▶ **Recorded data**

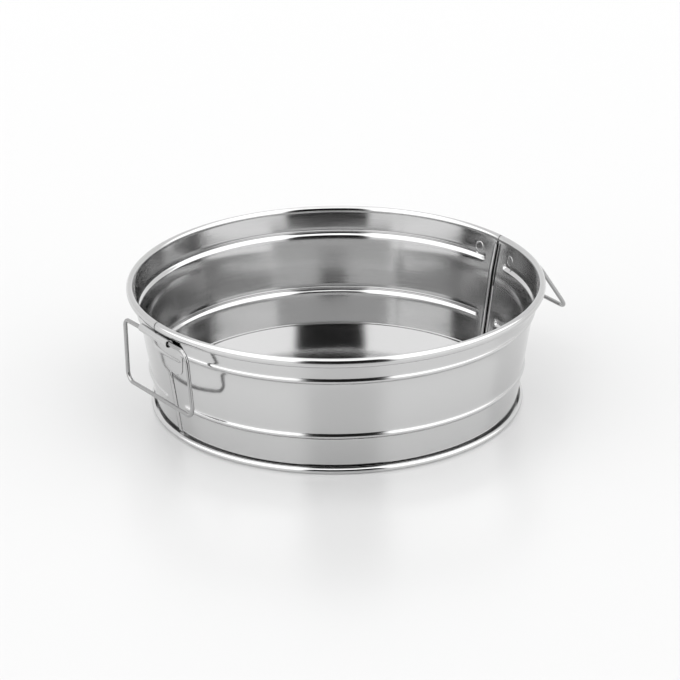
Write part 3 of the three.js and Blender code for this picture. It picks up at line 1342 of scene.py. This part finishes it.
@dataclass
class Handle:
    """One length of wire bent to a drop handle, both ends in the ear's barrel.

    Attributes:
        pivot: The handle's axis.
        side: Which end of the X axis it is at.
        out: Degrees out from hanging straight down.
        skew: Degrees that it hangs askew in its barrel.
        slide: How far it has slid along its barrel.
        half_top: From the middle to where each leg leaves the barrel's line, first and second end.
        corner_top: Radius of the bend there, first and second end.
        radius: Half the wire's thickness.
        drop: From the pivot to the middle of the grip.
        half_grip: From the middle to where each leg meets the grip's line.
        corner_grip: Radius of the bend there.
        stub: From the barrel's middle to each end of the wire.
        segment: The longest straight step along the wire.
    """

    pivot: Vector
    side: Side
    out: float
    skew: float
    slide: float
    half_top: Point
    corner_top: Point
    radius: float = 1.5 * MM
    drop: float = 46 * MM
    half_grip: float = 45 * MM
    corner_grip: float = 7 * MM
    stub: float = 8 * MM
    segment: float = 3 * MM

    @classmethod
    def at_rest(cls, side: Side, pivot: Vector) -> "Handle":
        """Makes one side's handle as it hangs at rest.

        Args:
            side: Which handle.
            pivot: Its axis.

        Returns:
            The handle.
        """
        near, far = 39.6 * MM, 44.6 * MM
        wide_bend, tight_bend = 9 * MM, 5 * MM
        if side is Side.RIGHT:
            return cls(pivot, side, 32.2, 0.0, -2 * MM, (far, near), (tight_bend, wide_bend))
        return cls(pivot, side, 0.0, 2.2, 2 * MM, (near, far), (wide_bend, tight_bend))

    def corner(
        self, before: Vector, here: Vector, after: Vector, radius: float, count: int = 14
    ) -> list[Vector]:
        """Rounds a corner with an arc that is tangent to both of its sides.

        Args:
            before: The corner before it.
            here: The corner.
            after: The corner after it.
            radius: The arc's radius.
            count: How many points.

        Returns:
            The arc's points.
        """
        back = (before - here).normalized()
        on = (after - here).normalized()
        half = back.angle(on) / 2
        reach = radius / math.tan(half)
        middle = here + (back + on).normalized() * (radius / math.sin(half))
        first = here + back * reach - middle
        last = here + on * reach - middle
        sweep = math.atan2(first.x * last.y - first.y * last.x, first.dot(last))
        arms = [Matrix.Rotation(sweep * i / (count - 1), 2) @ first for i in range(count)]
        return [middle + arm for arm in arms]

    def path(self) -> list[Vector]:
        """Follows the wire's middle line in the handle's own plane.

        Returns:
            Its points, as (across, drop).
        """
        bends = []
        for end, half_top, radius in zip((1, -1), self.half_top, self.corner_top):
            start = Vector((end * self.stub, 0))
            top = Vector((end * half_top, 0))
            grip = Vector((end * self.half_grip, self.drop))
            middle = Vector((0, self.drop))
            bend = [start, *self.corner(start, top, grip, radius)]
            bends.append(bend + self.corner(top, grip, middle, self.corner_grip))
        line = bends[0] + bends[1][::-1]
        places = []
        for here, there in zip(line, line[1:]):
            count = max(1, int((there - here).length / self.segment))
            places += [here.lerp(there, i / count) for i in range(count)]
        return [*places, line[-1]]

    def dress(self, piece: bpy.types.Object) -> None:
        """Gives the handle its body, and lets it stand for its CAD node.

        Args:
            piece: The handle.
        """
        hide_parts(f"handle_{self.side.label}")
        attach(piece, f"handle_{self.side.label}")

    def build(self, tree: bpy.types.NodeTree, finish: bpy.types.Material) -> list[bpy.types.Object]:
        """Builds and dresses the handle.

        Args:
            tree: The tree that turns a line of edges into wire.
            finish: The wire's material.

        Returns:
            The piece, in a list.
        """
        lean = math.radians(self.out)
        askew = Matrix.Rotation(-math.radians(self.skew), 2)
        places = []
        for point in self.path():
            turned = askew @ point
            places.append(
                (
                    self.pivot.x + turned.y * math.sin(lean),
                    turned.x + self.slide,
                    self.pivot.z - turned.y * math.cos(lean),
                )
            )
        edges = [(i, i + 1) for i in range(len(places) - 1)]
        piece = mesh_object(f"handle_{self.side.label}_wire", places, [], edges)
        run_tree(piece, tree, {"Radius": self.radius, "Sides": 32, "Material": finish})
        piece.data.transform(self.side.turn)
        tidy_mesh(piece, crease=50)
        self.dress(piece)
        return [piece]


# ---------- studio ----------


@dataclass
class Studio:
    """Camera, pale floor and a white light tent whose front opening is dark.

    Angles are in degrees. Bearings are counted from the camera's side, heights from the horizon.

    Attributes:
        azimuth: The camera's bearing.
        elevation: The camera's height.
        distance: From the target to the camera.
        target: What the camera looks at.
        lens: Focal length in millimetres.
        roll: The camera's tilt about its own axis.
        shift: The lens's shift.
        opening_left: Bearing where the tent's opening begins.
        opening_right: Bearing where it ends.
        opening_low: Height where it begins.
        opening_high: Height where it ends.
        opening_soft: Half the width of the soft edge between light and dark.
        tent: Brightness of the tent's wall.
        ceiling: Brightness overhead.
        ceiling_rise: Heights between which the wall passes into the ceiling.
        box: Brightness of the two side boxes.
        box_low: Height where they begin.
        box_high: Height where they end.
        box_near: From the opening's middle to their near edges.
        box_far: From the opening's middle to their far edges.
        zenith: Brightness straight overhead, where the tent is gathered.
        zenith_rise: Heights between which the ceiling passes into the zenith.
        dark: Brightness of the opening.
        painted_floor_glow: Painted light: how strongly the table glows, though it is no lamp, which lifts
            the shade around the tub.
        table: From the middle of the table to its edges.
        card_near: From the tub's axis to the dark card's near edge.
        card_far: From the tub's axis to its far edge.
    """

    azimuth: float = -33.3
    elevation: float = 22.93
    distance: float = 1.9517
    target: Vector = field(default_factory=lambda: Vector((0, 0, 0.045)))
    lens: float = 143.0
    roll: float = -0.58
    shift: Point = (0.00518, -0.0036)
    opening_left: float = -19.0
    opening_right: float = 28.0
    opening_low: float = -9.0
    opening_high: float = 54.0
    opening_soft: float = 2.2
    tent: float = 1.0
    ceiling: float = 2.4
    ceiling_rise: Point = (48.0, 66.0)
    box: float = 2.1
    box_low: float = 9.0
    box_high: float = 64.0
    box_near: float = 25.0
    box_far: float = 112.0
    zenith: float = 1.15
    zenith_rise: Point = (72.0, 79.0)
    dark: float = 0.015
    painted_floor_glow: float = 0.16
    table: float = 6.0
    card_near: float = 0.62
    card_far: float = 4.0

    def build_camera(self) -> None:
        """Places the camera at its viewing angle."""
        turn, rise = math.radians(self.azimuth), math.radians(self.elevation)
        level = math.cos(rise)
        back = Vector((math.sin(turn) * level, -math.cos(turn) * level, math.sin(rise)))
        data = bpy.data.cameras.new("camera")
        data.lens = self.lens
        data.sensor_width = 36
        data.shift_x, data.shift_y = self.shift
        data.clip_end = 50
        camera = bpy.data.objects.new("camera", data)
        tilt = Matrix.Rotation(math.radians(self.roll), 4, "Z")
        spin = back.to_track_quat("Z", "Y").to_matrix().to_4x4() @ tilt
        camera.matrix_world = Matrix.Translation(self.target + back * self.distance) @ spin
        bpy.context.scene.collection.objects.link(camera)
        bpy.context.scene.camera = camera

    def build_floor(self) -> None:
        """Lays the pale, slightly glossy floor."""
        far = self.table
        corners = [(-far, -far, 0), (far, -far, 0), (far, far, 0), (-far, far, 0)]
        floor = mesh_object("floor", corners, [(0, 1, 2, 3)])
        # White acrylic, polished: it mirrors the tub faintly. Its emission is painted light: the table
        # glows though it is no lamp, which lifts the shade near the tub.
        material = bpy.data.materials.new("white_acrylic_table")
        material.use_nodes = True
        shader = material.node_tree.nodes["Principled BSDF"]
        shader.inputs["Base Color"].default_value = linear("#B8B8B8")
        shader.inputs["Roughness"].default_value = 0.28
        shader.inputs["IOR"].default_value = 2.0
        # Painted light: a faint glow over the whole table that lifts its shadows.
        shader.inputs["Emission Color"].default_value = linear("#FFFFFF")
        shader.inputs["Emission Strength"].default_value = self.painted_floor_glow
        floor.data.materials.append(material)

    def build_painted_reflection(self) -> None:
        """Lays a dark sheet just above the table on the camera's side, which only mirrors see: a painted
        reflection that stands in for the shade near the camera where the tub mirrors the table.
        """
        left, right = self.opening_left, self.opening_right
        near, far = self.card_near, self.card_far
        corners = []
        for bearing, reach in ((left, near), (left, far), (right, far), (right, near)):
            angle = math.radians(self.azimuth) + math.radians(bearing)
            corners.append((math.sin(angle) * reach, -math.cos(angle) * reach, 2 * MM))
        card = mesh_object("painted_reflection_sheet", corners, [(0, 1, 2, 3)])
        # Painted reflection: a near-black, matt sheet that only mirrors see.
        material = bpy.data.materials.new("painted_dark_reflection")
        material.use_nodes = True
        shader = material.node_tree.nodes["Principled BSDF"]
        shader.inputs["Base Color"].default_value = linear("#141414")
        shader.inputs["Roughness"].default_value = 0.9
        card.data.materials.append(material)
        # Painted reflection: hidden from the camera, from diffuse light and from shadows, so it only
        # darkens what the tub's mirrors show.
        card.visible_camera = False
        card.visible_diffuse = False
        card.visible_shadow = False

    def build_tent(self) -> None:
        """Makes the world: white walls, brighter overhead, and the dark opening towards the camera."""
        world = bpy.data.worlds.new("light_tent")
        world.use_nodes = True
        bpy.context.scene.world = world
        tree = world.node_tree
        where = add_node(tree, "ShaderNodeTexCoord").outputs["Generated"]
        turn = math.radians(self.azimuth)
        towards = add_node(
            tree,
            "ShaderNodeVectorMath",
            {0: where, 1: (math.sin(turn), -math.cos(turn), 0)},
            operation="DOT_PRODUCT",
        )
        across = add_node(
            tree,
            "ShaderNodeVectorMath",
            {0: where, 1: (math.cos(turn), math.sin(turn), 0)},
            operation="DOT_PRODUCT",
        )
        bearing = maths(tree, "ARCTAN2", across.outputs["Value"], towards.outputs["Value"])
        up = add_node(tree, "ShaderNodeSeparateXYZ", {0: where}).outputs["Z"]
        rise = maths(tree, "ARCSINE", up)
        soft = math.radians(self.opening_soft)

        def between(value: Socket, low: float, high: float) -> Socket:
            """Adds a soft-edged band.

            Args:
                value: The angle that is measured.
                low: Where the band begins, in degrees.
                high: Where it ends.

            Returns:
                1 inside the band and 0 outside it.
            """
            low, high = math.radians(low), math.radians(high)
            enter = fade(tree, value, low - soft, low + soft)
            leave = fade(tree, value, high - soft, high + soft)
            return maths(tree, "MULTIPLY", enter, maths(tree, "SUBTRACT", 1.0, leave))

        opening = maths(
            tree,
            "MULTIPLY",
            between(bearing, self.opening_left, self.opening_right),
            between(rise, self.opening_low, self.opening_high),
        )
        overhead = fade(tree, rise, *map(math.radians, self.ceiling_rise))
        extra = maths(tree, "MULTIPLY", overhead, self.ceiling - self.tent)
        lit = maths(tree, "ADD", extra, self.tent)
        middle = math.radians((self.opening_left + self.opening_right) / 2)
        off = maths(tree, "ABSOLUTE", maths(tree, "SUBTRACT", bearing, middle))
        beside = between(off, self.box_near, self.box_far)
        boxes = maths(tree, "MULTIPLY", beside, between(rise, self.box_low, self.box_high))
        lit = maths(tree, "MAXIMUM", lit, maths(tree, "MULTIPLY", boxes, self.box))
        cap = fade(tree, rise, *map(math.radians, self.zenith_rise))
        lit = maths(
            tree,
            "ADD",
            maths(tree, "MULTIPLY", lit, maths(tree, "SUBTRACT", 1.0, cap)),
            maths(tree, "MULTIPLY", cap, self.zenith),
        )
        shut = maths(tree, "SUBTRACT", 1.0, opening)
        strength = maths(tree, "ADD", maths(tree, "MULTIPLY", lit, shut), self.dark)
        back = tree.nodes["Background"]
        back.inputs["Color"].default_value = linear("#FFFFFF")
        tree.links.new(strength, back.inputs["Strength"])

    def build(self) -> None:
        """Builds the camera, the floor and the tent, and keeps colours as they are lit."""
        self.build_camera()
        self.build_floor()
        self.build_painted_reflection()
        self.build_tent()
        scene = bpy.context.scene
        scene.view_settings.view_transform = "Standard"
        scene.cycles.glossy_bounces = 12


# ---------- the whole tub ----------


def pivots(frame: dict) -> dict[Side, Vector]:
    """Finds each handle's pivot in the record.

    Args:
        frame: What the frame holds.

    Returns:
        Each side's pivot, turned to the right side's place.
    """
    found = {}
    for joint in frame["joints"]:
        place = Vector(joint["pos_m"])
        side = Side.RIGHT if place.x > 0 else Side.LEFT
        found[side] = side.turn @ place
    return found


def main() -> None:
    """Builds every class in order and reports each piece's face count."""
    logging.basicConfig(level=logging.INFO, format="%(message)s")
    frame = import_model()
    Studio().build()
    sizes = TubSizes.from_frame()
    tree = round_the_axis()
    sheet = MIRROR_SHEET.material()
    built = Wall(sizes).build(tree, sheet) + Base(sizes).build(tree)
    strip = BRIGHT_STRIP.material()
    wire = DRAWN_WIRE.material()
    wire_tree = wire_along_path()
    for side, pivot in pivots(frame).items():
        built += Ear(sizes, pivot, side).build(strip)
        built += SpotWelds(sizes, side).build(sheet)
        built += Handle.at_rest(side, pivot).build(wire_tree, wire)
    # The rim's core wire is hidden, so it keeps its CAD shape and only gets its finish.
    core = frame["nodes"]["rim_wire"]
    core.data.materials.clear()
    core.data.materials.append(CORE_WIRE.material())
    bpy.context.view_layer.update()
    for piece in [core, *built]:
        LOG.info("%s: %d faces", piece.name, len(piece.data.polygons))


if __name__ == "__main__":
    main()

▶ **Work to do**
Begin with the first line of the listing and copy exactly through the line that contains "the ear's barrel.", please, keeping both ends and leaving out everything after.

▶ **Solved problem**
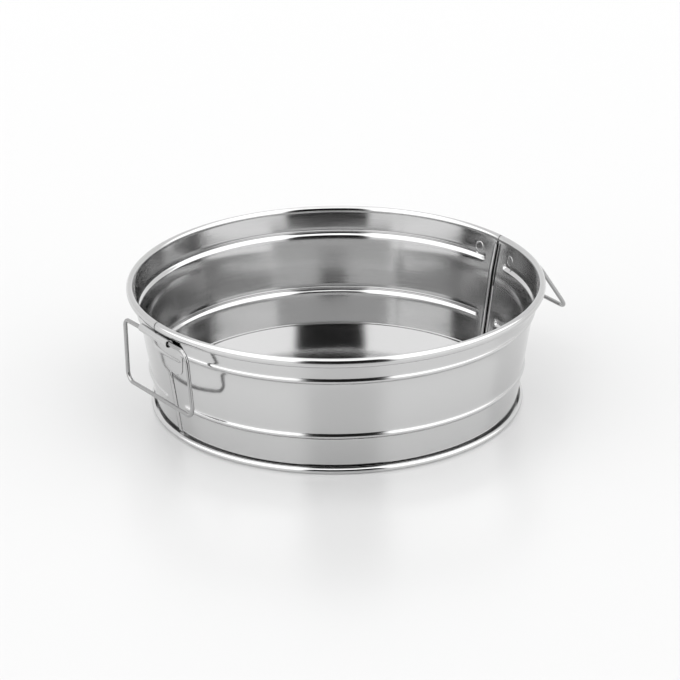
Write part 3 of the three.js and Blender code for this picture. It picks up at line 1342 of scene.py. This part finishes it.
@dataclass
class Handle:
    """One length of wire bent to a drop handle, both ends in the ear's barrel.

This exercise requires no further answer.